The values in ExoMol files can also be used as input to line position or intensity fitting. To fit to energy levels, use the procedure for line position fitting with line lists in separate files, for which the .states file can typically be used by adding a few lines to the start of the file. The location of the quantum numbers and state names in the extra fields after the four standard ones must be specified by directives in the file as listed below; the values sn and en are starting and ending column numbers, with column 1 the first column of the extra fields. (Omitting en implies all the rest of the text.) The same procedure can be used to determine the transition dipole moments by fitting to the Einstein A coefficients in the .trans file, but the relevant .states file must be specified with the AddStates directive, and the IntensityUnits in the Simulation must be EinsteinA.

StateCols s1 e1 [ss] s2 e2 ...
The state name is selected by concatenating all the values in the columns s1-e1, s2-e2 ... of the extra fields. Spaces are removed and the [ss] text is inserted between the quantum numbers. The [ss] is optional, and the default separator is "_", so a set of (vibrational) quantum numbers "0 1 3" would be converted to a state name 0_1_3.
QnoCols s1 e1 s2 e2 ... The rotational quantum numbers (apart from J, which is one of the standard fields) are taken from the given columns. The quantum numbers are assumed to follow the simple format.
AddStates filename
In .trans files only: read the energy level definition from the given file.
SymCols s1 e1
The state symmetry is given in columns s1-e1. This currently only applies to linear molecules, where the specified columns should contain the parity (+/- or e/f); it can be omitted if not required.

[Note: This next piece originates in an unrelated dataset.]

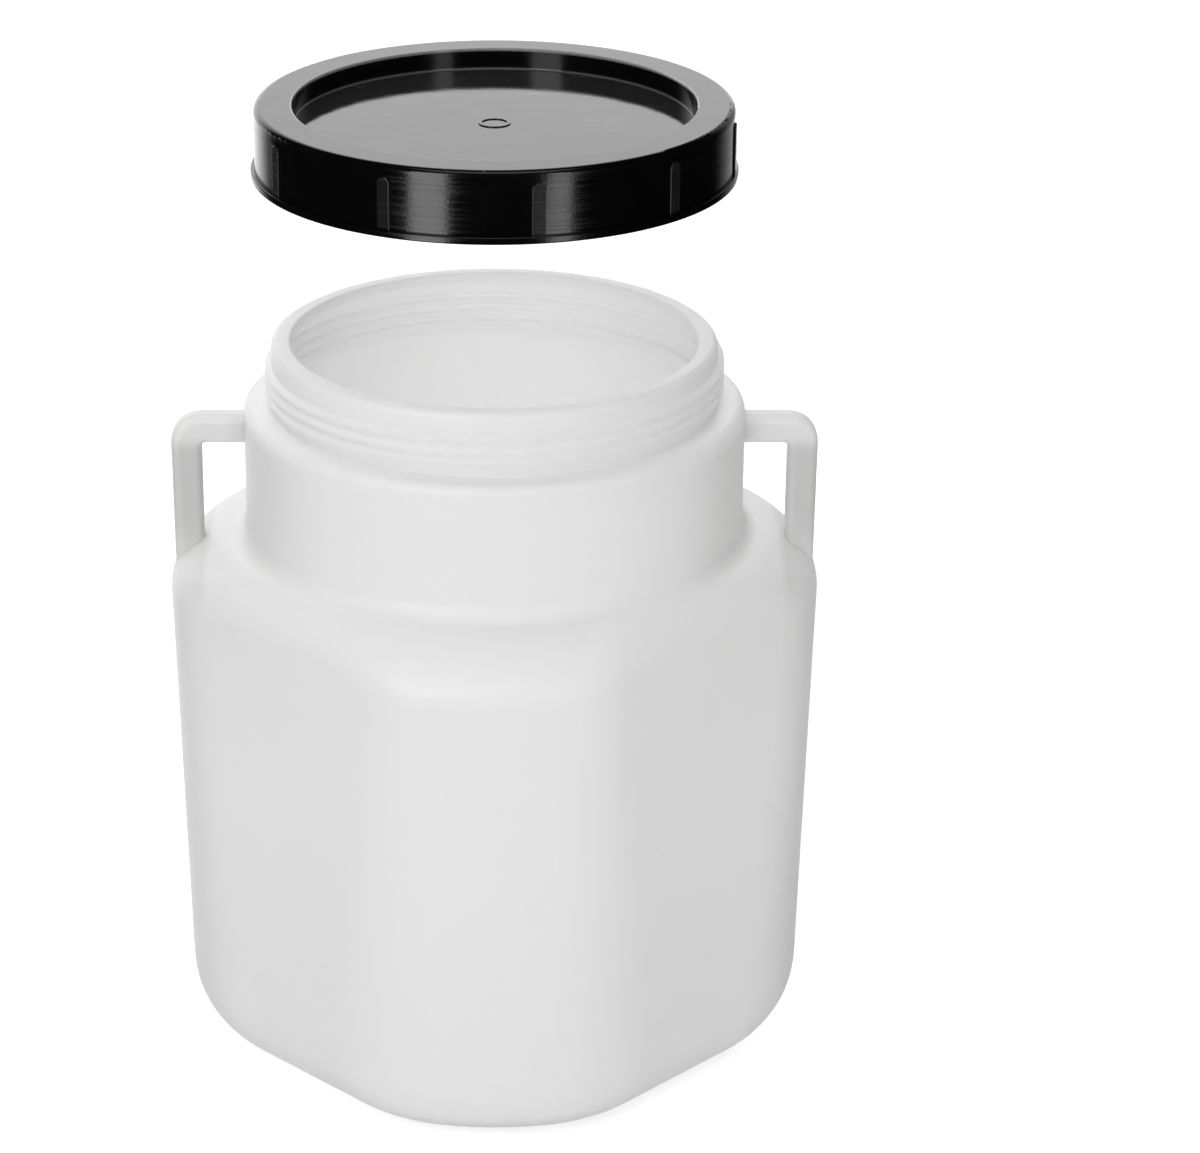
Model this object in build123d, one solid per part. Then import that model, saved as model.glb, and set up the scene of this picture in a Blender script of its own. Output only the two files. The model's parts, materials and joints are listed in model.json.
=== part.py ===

The Include directive, and many others described in Line List Input Format can also be used.

Example - SiO vibrational transitions

As an example, the ExoMol SiO linelist ( can be imported directly. At the time of writing, three files are available on the website for the main isotope, 2816for.states, 2816for.trans and 28Si16O-q.txt (the partition function) and these can be imported as is using the procedure above. Importing just the .states file allows an energy level plot to be produced (View, Levels):

With the other two files added general simulations can be produced; the diagram below is at 1000 K assuming a linewidth of 1 cm-1.

Fitting to the SiO data

The file SiOsmall.pgo is a standard PGOPHER linear molecule file, set up to simulate the v=0 and 1 levels, and the transitions between them. The partition function is specified numerically by importing the 28Si16O-q.txt mentioned above, so that the line intensities are correct at higher temperatures.  The constants were determined by fitting to the ExoMol energy levels. To determine the rotational constants (Origin, B D and H) the following .states file was used as input:

Select J" < 100
StateCols 1
1 0.000000 1 0 0
2 1.448467 3 1 0
3 4.345384 5 2 0
... 800 lines omitted

This is the .states file as above, with the lines referring to the higher vibrational states removed. Note the use of two directives; the Select J" < 100 is one of the standard ones, and is used here to limit the J range of the levels included in the fit as higher J values fit poorly to the standard centrifugal distortion expression. The StateCols 1directive is one described above, and indicates that all the additional quantum numbers are used to provide the state name. For this to work, the vibrational states have to be named "0" and "1".

To determine the three transition dipole moments (0-0, 1-1 and 1-0) the following small .trans file was used as input:

AddStates 2816small.states
Select J" < 10
StateCols 1
Include 2816small.trans

This file includes two other files - note the use of the AddState directive to specify the states; the file 2816small.states is the file used for the energy level fit above. The 2816small.trans file is directly from the ExoMol database; lines not involved in the included .states file are discarded. The other two directives are as above; J is limited to 10 here as the J dependence of the dipole moment is not modelled.